- Material for the task -
• • • •

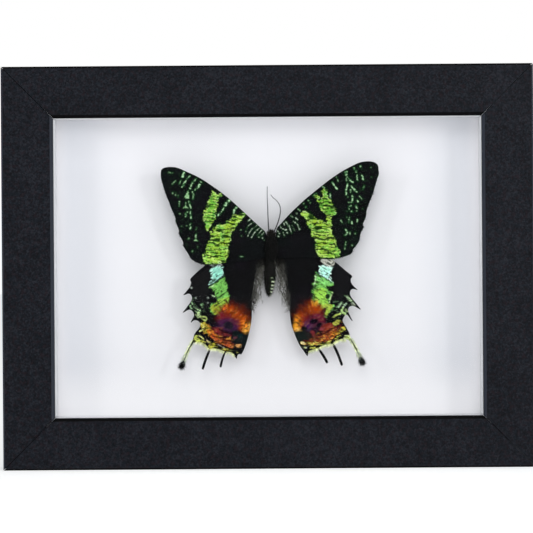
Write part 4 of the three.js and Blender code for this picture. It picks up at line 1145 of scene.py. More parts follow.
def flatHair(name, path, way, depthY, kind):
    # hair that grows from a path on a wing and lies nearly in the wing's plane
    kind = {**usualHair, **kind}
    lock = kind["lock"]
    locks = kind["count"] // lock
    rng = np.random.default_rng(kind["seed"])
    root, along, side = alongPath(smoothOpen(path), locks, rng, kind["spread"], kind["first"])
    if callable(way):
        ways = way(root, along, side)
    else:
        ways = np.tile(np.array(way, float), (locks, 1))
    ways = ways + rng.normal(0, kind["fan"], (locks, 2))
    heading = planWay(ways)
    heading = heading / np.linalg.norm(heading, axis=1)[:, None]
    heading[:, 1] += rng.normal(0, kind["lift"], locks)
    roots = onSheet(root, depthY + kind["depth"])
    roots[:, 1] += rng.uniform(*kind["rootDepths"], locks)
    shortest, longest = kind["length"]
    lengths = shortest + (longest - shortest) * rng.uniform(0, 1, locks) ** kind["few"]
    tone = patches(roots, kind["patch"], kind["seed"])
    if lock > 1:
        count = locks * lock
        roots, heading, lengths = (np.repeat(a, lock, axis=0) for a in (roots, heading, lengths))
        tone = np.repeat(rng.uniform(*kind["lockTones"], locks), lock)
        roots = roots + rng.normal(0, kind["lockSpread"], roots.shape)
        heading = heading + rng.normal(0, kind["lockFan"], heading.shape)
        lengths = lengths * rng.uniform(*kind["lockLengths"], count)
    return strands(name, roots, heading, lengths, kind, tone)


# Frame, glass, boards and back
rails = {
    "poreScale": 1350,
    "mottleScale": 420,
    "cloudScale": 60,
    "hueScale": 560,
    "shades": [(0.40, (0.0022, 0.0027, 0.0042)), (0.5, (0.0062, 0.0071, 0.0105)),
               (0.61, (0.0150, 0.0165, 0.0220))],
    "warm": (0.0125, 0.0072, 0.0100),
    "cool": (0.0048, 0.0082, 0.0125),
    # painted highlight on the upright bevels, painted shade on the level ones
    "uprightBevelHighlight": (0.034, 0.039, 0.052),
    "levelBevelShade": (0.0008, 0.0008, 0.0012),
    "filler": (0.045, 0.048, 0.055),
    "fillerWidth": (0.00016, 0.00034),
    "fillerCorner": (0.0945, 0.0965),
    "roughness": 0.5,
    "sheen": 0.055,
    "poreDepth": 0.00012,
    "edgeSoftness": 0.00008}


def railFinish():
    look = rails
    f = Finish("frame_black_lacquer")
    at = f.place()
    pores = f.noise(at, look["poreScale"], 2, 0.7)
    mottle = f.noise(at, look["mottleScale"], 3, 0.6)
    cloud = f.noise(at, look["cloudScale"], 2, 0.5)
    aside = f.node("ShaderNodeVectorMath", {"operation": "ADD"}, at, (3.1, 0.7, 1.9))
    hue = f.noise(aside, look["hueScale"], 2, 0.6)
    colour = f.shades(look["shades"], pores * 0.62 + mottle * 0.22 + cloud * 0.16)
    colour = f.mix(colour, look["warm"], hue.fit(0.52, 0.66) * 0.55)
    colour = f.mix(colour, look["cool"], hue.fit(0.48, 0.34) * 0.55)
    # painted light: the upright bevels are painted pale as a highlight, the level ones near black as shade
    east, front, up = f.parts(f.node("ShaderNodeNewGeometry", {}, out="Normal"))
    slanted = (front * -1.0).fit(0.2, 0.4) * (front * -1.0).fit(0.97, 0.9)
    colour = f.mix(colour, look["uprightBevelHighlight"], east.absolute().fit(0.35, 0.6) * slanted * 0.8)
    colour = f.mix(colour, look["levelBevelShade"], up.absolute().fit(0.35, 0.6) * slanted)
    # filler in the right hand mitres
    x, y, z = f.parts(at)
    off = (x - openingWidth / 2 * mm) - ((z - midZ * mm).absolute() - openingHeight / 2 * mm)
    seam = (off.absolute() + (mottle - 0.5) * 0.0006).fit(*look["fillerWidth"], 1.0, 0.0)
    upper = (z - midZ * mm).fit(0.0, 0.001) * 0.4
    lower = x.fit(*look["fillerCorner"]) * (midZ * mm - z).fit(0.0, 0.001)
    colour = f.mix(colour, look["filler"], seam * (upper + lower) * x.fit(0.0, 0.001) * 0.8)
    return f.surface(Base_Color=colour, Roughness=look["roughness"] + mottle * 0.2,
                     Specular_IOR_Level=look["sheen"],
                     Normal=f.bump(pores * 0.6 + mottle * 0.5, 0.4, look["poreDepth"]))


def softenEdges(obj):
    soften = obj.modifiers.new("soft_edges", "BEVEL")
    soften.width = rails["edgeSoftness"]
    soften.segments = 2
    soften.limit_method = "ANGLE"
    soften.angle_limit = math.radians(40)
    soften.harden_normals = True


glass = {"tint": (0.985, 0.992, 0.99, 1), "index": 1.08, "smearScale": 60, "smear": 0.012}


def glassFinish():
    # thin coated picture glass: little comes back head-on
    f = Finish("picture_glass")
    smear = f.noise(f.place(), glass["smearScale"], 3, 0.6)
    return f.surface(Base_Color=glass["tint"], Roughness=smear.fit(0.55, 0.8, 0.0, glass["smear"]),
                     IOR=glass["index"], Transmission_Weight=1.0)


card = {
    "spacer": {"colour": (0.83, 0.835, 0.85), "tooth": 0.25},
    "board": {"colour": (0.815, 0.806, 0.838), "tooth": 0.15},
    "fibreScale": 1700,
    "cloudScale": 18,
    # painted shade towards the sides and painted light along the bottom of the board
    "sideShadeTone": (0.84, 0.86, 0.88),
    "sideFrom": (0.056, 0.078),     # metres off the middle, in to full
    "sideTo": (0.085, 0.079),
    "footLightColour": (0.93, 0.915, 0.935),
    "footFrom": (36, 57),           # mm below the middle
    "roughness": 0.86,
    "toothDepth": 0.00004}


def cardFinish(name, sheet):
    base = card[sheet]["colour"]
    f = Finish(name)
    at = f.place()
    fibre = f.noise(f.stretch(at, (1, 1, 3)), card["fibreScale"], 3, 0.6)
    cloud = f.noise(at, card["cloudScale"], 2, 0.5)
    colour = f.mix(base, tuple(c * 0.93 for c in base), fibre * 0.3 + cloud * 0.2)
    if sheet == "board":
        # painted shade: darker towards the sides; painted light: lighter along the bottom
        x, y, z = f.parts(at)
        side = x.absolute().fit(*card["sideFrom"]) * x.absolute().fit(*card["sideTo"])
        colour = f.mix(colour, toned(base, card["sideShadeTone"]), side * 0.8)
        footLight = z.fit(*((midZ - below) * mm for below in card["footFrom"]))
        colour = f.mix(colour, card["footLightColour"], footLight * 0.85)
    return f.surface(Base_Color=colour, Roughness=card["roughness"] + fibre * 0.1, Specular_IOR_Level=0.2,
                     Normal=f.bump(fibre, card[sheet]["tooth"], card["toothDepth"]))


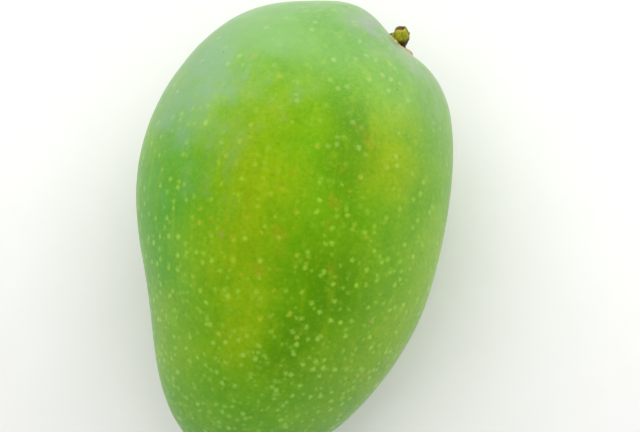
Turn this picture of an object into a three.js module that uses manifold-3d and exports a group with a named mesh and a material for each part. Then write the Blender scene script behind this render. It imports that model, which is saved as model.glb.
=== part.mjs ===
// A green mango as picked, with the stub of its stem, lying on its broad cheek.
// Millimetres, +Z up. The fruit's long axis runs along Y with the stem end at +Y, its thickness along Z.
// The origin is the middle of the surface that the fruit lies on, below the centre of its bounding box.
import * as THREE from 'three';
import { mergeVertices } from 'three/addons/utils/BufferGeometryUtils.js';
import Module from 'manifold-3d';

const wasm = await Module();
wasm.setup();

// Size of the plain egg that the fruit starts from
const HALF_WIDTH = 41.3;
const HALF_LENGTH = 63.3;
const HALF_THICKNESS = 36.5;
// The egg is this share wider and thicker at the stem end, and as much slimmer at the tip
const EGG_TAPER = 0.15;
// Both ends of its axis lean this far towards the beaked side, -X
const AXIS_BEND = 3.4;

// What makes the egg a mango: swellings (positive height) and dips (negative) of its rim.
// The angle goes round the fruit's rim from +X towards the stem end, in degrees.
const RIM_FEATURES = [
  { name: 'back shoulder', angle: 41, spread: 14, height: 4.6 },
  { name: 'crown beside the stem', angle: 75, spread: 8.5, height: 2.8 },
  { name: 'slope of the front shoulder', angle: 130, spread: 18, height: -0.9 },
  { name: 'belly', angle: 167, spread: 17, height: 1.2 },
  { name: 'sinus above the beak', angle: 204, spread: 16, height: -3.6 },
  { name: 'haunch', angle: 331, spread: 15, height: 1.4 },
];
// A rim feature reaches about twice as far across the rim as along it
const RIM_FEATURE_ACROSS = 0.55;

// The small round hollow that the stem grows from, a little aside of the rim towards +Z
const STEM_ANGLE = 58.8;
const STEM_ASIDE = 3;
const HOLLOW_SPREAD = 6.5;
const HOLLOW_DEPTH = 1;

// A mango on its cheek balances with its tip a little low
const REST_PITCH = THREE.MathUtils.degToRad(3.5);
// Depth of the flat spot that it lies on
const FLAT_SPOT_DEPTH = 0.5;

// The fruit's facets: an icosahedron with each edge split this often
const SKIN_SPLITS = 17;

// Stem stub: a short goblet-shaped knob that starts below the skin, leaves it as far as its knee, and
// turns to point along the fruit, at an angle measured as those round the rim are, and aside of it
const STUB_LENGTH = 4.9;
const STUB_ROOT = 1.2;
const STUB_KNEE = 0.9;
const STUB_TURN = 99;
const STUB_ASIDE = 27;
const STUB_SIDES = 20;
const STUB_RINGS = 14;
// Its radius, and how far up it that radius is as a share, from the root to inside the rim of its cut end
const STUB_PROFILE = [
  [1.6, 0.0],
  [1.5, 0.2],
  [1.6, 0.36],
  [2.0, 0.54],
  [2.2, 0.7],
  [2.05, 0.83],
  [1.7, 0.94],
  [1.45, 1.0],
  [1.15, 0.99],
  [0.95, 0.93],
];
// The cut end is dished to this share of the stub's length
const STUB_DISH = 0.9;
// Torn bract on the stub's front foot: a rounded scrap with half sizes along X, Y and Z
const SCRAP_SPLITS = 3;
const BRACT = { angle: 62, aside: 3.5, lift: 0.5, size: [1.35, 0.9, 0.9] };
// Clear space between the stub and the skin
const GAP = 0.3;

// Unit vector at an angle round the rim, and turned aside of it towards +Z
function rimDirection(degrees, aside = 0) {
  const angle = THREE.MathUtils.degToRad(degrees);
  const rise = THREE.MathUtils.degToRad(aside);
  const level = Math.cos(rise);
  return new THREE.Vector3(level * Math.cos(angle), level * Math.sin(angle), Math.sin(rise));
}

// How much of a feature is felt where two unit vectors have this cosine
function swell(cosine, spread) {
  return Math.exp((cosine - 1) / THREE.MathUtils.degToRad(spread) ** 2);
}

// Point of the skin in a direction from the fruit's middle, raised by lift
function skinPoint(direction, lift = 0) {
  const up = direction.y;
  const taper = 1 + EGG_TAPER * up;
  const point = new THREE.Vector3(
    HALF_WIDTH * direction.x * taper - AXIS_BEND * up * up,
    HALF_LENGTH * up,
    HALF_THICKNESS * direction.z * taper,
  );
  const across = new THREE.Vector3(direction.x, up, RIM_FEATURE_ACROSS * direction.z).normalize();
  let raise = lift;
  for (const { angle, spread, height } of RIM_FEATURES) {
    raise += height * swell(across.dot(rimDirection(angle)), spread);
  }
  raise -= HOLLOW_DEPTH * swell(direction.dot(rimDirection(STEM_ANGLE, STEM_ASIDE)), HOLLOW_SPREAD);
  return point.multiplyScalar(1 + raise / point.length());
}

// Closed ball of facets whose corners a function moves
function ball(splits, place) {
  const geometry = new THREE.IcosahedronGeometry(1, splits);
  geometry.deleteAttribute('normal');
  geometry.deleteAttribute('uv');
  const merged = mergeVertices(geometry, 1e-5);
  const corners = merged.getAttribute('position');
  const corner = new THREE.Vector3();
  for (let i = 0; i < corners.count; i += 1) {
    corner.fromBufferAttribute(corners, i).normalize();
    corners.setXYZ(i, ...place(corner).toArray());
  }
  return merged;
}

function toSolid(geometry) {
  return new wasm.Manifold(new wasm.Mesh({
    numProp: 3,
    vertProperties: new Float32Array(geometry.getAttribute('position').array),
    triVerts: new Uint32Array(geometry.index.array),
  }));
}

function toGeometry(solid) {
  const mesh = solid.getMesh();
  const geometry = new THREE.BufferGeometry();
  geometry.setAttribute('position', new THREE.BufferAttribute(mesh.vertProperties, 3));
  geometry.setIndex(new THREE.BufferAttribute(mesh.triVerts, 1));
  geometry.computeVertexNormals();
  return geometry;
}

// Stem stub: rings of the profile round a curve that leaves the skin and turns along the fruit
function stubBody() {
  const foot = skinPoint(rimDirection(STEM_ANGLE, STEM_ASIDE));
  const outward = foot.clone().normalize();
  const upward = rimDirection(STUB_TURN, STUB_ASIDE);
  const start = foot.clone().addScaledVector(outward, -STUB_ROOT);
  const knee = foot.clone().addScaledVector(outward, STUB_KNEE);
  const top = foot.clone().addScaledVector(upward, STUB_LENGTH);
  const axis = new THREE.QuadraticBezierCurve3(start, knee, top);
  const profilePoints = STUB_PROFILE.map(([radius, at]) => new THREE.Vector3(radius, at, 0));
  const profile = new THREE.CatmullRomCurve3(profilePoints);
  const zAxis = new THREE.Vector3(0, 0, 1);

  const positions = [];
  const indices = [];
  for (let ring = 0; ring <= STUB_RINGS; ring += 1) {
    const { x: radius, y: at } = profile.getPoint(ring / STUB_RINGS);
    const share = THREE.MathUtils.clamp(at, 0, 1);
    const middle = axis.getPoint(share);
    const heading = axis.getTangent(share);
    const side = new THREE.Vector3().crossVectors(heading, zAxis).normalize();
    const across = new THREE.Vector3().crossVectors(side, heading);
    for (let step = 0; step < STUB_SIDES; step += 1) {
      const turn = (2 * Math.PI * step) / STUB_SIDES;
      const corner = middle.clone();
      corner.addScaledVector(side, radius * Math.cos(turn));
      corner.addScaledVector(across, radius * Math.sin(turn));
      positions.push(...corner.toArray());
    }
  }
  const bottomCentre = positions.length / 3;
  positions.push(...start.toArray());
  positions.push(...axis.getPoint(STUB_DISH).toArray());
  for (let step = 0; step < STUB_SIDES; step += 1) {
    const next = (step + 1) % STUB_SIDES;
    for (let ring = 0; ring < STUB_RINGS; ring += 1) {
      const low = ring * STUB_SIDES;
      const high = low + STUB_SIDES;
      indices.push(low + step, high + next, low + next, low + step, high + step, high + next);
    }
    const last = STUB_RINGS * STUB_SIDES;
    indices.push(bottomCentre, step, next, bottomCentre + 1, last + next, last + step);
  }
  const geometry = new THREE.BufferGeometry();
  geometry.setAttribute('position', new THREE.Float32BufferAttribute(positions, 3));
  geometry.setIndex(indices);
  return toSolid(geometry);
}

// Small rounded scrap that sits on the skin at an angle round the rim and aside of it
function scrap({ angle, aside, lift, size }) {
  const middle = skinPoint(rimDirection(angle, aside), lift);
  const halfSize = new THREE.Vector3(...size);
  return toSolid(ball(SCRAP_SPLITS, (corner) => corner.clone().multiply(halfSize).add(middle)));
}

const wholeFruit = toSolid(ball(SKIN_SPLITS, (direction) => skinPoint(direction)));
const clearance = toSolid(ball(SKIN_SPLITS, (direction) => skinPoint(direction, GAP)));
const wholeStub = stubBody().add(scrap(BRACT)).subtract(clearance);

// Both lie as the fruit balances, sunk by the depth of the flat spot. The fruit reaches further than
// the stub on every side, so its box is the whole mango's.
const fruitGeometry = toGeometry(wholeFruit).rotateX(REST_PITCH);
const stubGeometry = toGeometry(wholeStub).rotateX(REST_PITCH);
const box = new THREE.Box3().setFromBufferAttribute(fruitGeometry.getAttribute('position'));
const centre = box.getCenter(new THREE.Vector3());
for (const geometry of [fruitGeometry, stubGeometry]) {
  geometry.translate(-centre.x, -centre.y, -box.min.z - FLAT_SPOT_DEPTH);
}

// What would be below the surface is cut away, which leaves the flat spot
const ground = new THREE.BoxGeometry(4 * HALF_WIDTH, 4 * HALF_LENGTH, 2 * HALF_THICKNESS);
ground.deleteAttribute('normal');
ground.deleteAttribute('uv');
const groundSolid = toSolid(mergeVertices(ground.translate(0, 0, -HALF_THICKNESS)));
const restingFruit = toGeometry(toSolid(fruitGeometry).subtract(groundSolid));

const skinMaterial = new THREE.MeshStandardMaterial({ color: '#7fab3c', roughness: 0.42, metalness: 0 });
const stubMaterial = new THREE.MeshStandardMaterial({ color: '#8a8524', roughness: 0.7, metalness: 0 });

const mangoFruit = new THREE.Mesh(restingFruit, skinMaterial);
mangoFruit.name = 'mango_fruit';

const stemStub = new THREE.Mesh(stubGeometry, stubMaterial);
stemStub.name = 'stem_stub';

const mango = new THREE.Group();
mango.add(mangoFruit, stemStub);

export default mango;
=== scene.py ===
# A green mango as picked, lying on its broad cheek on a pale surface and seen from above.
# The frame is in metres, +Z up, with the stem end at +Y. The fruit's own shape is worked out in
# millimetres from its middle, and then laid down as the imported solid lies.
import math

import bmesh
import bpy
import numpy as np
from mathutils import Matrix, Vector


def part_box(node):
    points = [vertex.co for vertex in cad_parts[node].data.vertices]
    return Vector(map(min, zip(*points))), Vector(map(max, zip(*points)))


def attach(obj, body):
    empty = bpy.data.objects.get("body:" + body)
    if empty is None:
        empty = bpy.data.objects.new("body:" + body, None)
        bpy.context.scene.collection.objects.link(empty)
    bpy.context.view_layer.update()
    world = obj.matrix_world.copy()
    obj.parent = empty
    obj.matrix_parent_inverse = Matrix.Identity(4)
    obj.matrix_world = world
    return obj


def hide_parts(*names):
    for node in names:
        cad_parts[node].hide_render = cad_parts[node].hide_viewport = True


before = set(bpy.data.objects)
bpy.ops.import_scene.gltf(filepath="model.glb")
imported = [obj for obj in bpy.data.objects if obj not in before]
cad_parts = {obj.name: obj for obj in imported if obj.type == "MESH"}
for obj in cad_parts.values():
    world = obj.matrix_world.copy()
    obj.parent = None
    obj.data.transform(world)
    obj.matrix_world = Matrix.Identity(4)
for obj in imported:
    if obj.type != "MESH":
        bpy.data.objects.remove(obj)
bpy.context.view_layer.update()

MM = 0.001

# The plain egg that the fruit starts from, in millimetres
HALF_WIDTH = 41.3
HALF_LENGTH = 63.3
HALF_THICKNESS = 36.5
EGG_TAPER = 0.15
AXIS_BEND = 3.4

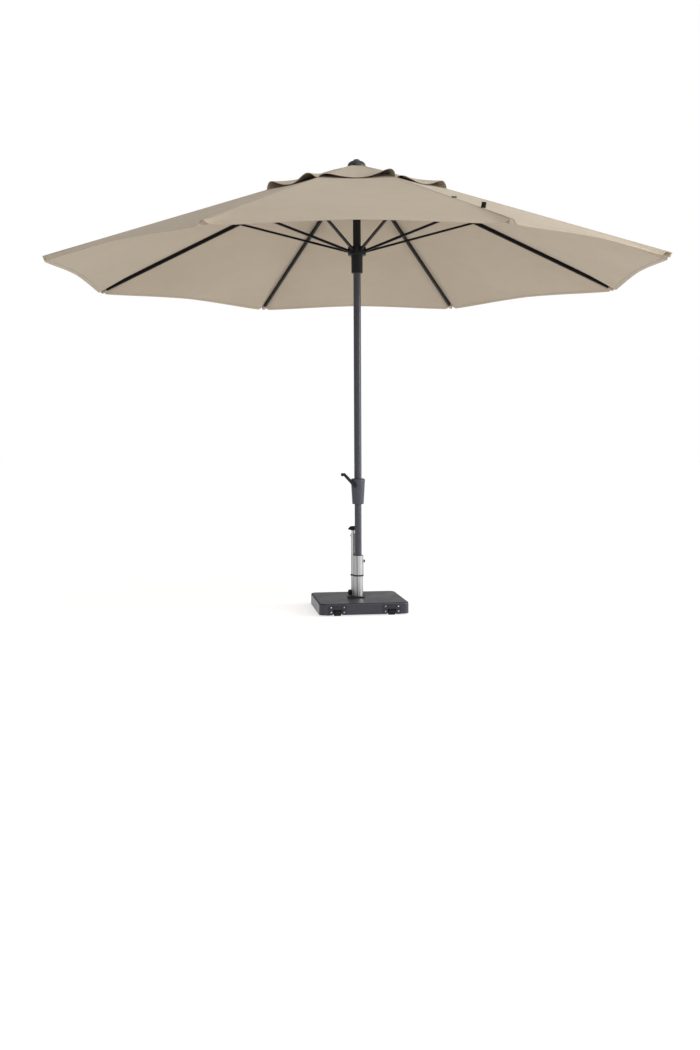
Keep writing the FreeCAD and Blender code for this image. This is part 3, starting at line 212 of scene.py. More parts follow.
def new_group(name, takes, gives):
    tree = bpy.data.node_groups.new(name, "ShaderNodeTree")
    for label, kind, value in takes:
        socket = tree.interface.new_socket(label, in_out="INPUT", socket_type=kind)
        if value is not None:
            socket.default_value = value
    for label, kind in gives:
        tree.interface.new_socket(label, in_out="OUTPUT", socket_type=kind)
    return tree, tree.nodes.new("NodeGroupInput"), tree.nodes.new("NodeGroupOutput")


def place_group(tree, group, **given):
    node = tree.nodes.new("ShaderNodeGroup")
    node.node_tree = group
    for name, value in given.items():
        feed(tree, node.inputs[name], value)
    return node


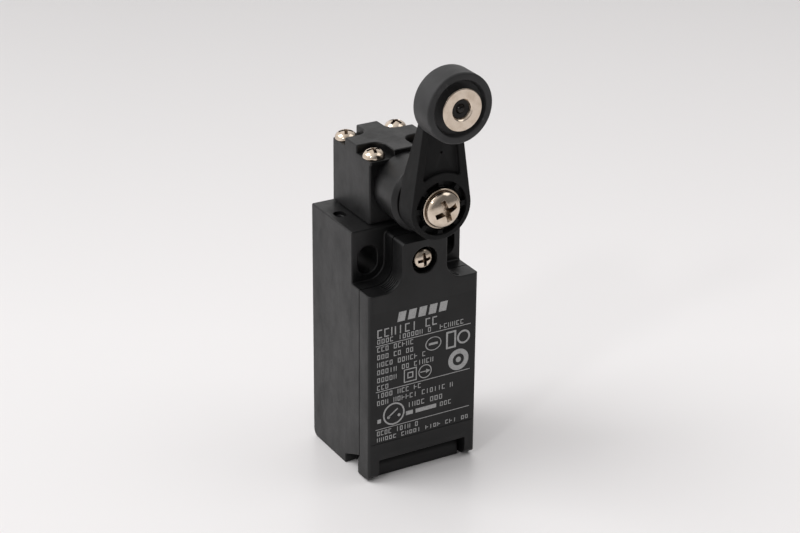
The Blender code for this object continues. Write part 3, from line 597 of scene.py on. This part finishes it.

• • • •

- Task instructions -
Only a number is wanted: how many lines contain the word "True"?

- Output of the exercise -
2